Ia menyampaikan, tim perumus RKUHP memandang presiden adalah jabatan yang harus dilindungi martabatnya.
“Memang benar dalam undang-undang secara formil simbol negara itu Garuda Pancasila,” tutur Albert dalam program YouTube Gaspol Kompas.com, Selasa (5/7/2022).
“Tapi maksud tim perumus, simbol itu dalam konteks presiden sebagai kepala negara, kepala pemerintahan, sebagai kepala diplomat, sebagai kepala tentara atau militer,” papar dia.
Maka, lanjut Albert, empat hal itu yang membuat jabatan presiden berbeda dengan warga biasa.
Albert menuturkan, presiden dipandang sebagai the first among equal atau pihak pertama di antara pihak lain yang sederajat.
“Jadi memang tujuan dari dilindunginya harkat martabat presiden karena presiden itu sendiri sebagai orang yang secara demokratis sudah terpilih,” katanya.
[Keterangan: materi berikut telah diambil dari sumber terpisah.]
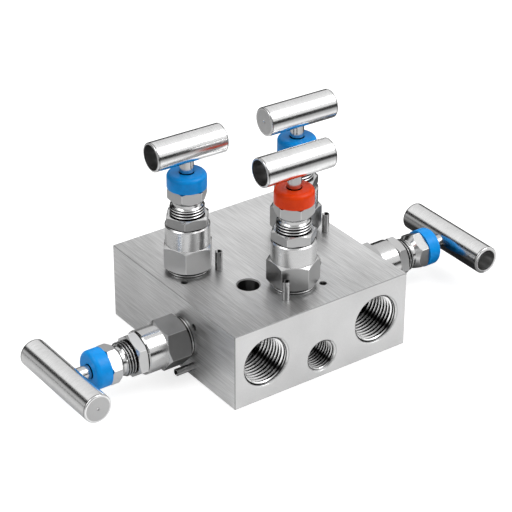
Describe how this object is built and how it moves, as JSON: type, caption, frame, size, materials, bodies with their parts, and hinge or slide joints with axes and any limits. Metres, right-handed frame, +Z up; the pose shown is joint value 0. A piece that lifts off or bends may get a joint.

Ia mencontohkan dalam KUHP yang berlaku saat ini pun ada perlakuan khusus untuk presiden.
“Dalam Pasal 217 KUHP ada bentuk khusus dari penganiayaan berupa penyerahan diri pada presiden yang membedakan dengan tindak pidana biasa,” ungkap Aries.
Lalu ada delik yang mengatur tentang penyerangan harkat dan martabat kepala negara tetangga.
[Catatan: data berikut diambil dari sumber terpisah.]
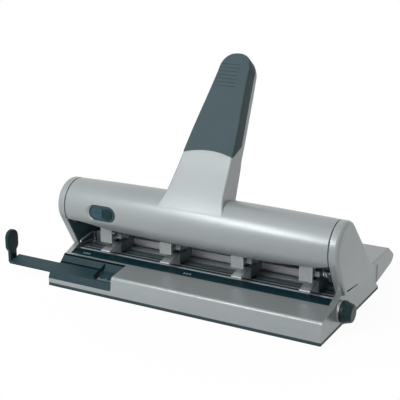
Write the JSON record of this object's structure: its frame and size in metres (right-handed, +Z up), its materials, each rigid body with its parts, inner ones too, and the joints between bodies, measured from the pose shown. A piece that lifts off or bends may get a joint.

“Kemudian ada juga bentuk khusus percobaan pembunuhan (pada presiden) yang kita sebut makar,” jelasnya.
Tiga hal yang diatur dalam KUHP itu disebut Albert telah menyiratkan bahwa perlakuan negara untuk presiden dan warga negara biasa berbeda.
Diketahui dalam draft RKUHP tahun 2019 aturan tentang penghinaan presiden dan wakil presiden diatur dalam Pasal 218.
Pasal itu menyebutkan tiap orang yang menyerang harkat dan martabat presiden atau wakil presiden terancam pidana penjara 3 tahun dan 6 bulan atau pidana denda paling banyak kategori IV.
Namun pidana tak akan diberikan jika penyerangan kehormatan atau harkat dan martabat dilakukan untuk kepentingan umum atau pembelaan diri.